Short task - Give every line of the material again, exactly as written.
::: Recorded data
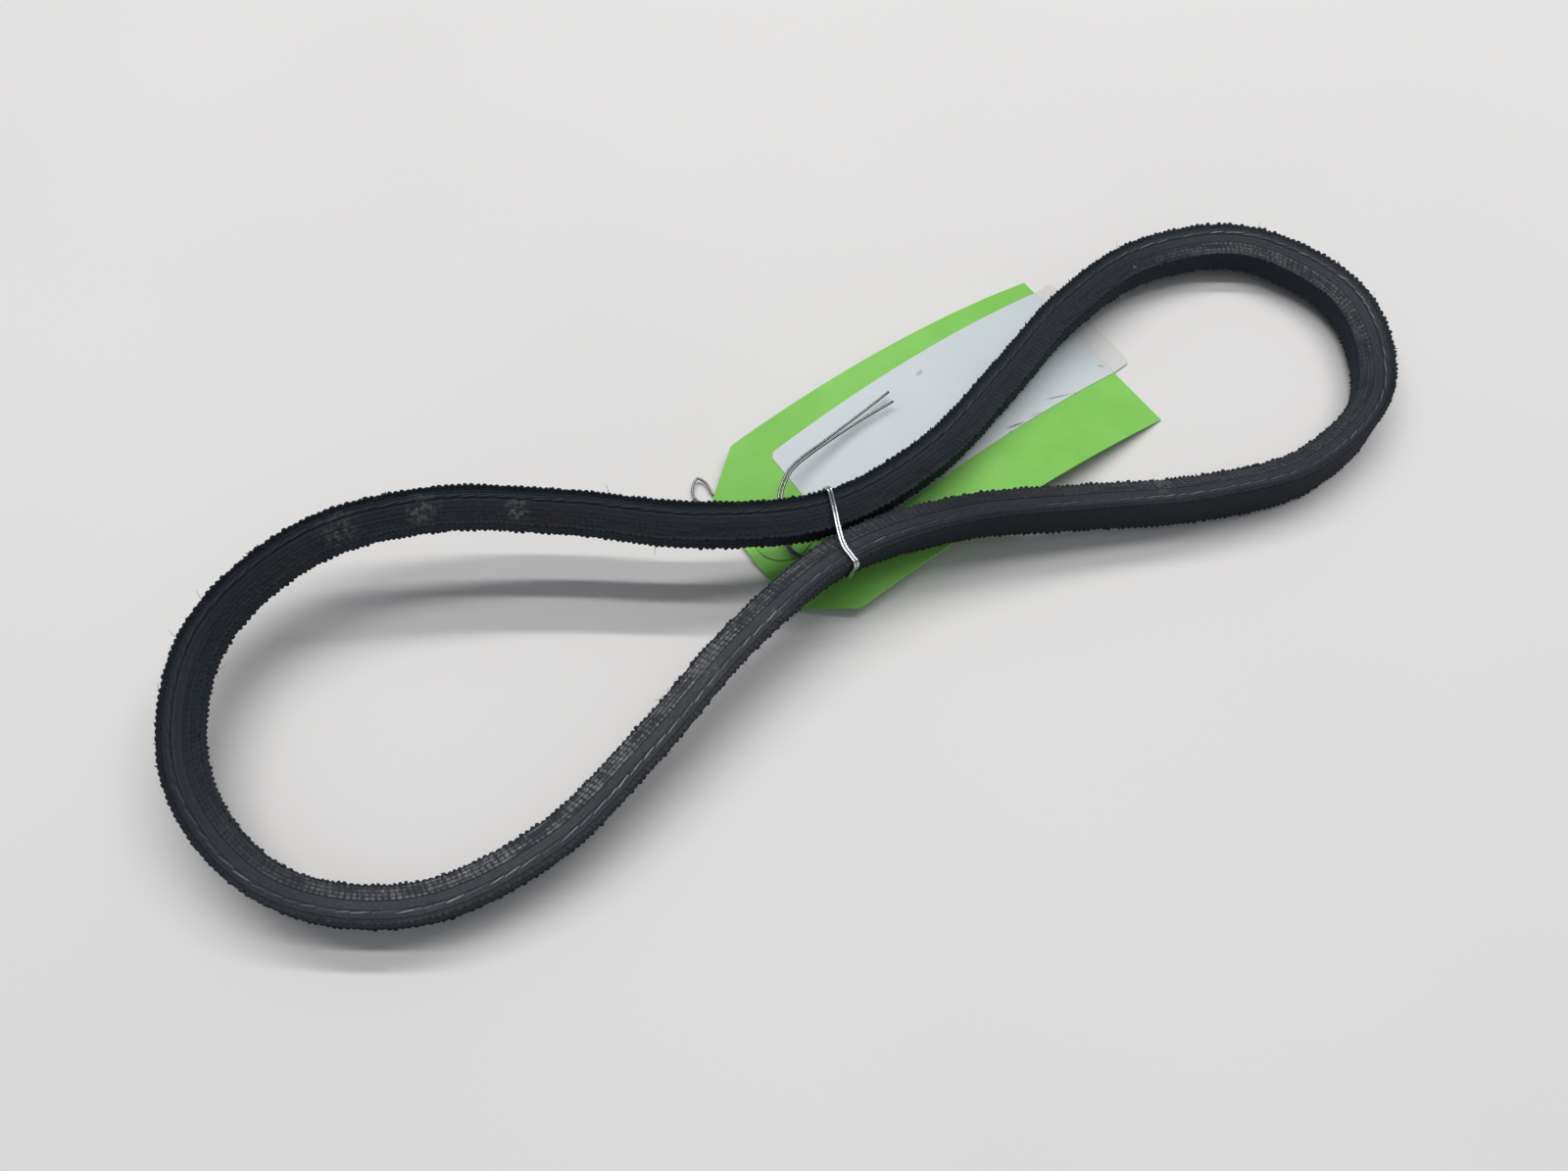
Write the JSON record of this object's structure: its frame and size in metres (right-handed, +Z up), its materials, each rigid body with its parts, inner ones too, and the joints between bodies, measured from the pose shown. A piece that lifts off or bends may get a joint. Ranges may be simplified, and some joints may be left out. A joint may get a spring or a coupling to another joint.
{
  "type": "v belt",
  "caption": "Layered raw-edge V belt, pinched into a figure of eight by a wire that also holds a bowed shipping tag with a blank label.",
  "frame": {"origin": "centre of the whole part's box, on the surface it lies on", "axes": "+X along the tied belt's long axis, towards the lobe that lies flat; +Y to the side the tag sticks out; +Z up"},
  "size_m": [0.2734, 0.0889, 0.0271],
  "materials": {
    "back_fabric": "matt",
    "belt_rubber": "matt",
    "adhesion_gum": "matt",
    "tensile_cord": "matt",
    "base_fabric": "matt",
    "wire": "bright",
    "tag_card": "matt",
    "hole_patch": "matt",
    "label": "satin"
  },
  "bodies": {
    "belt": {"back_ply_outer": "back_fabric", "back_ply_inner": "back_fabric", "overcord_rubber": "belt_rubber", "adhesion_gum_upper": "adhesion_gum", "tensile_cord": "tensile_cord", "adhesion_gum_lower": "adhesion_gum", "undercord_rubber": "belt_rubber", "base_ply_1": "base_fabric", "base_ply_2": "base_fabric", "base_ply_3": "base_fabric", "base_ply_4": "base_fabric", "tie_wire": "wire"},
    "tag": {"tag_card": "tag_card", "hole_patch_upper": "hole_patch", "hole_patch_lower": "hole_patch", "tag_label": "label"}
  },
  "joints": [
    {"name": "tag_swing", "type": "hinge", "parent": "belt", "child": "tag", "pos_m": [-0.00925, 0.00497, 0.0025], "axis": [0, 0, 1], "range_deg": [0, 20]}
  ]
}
::::::
The response -
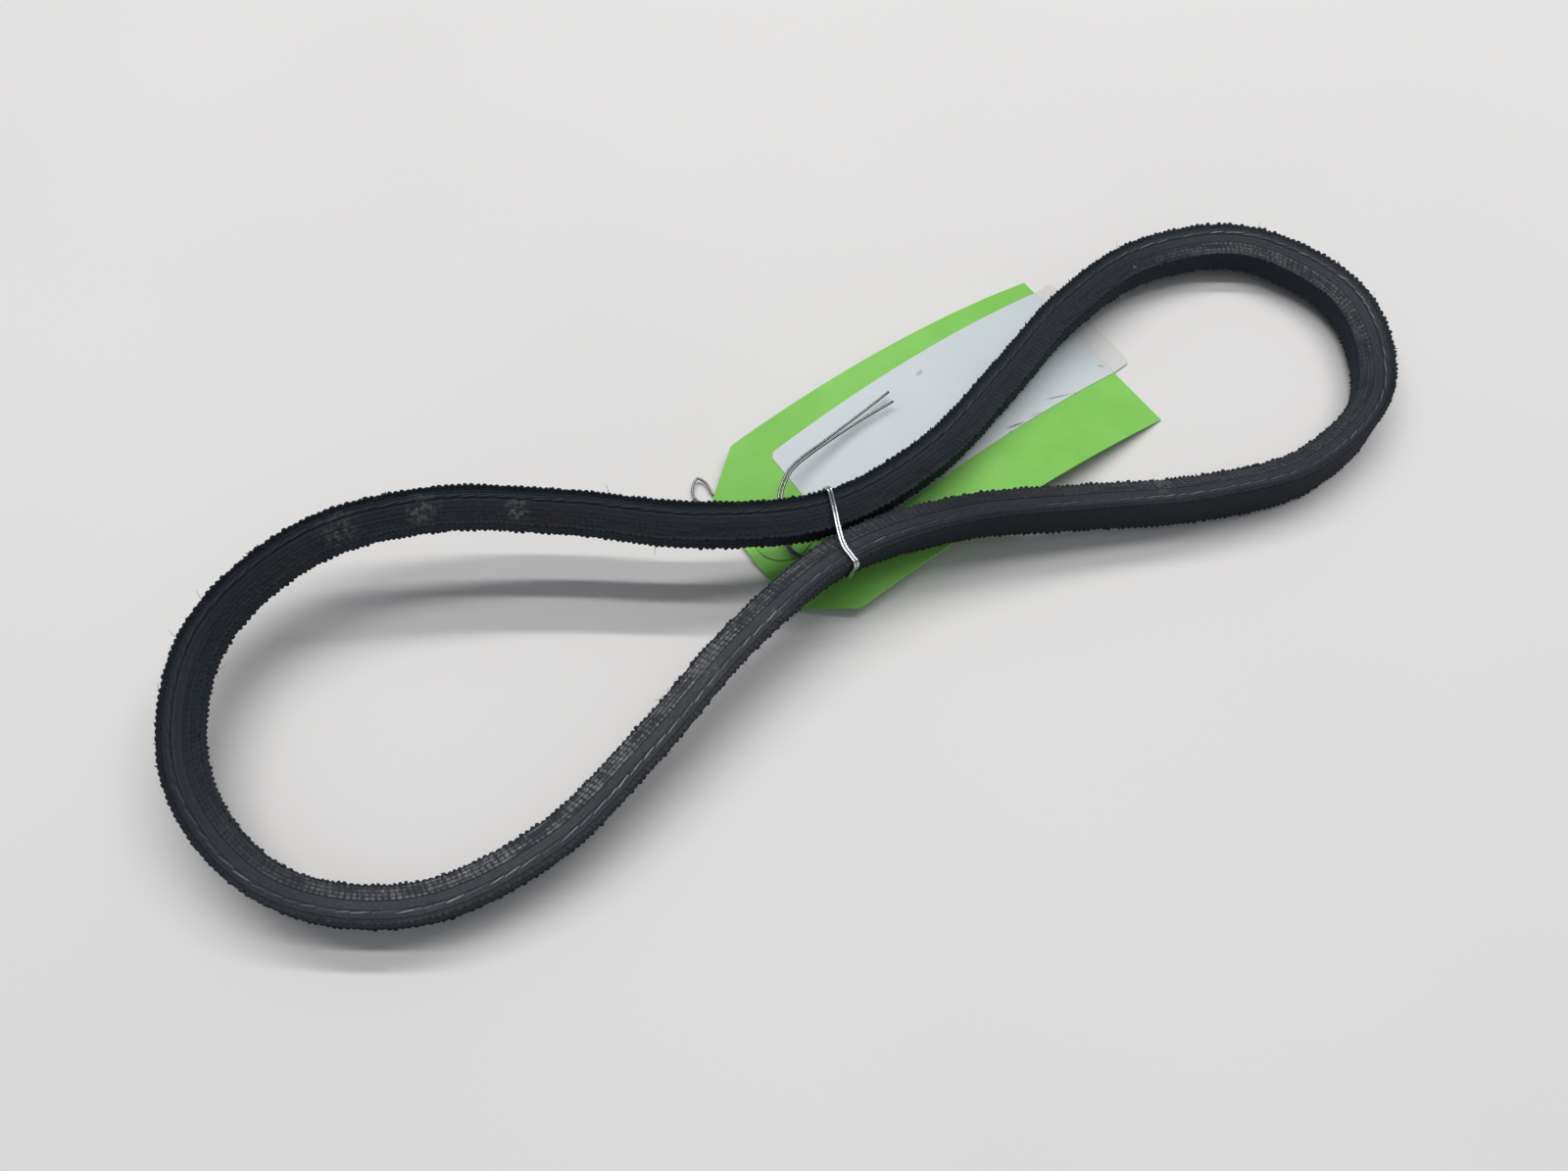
Write the JSON record of this object's structure: its frame and size in metres (right-handed, +Z up), its materials, each rigid body with its parts, inner ones too, and the joints between bodies, measured from the pose shown. A piece that lifts off or bends may get a joint. Ranges may be simplified, and some joints may be left out. A joint may get a spring or a coupling to another joint.
{
  "type": "v belt",
  "caption": "Layered raw-edge V belt, pinched into a figure of eight by a wire that also holds a bowed shipping tag with a blank label.",
  "frame": {"origin": "centre of the whole part's box, on the surface it lies on", "axes": "+X along the tied belt's long axis, towards the lobe that lies flat; +Y to the side the tag sticks out; +Z up"},
  "size_m": [0.2734, 0.0889, 0.0271],
  "materials": {
    "back_fabric": "matt",
    "belt_rubber": "matt",
    "adhesion_gum": "matt",
    "tensile_cord": "matt",
    "base_fabric": "matt",
    "wire": "bright",
    "tag_card": "matt",
    "hole_patch": "matt",
    "label": "satin"
  },
  "bodies": {
    "belt": {"back_ply_outer": "back_fabric", "back_ply_inner": "back_fabric", "overcord_rubber": "belt_rubber", "adhesion_gum_upper": "adhesion_gum", "tensile_cord": "tensile_cord", "adhesion_gum_lower": "adhesion_gum", "undercord_rubber": "belt_rubber", "base_ply_1": "base_fabric", "base_ply_2": "base_fabric", "base_ply_3": "base_fabric", "base_ply_4": "base_fabric", "tie_wire": "wire"},
    "tag": {"tag_card": "tag_card", "hole_patch_upper": "hole_patch", "hole_patch_lower": "hole_patch", "tag_label": "label"}
  },
  "joints": [
    {"name": "tag_swing", "type": "hinge", "parent": "belt", "child": "tag", "pos_m": [-0.00925, 0.00497, 0.0025], "axis": [0, 0, 1], "range_deg": [0, 20]}
  ]
}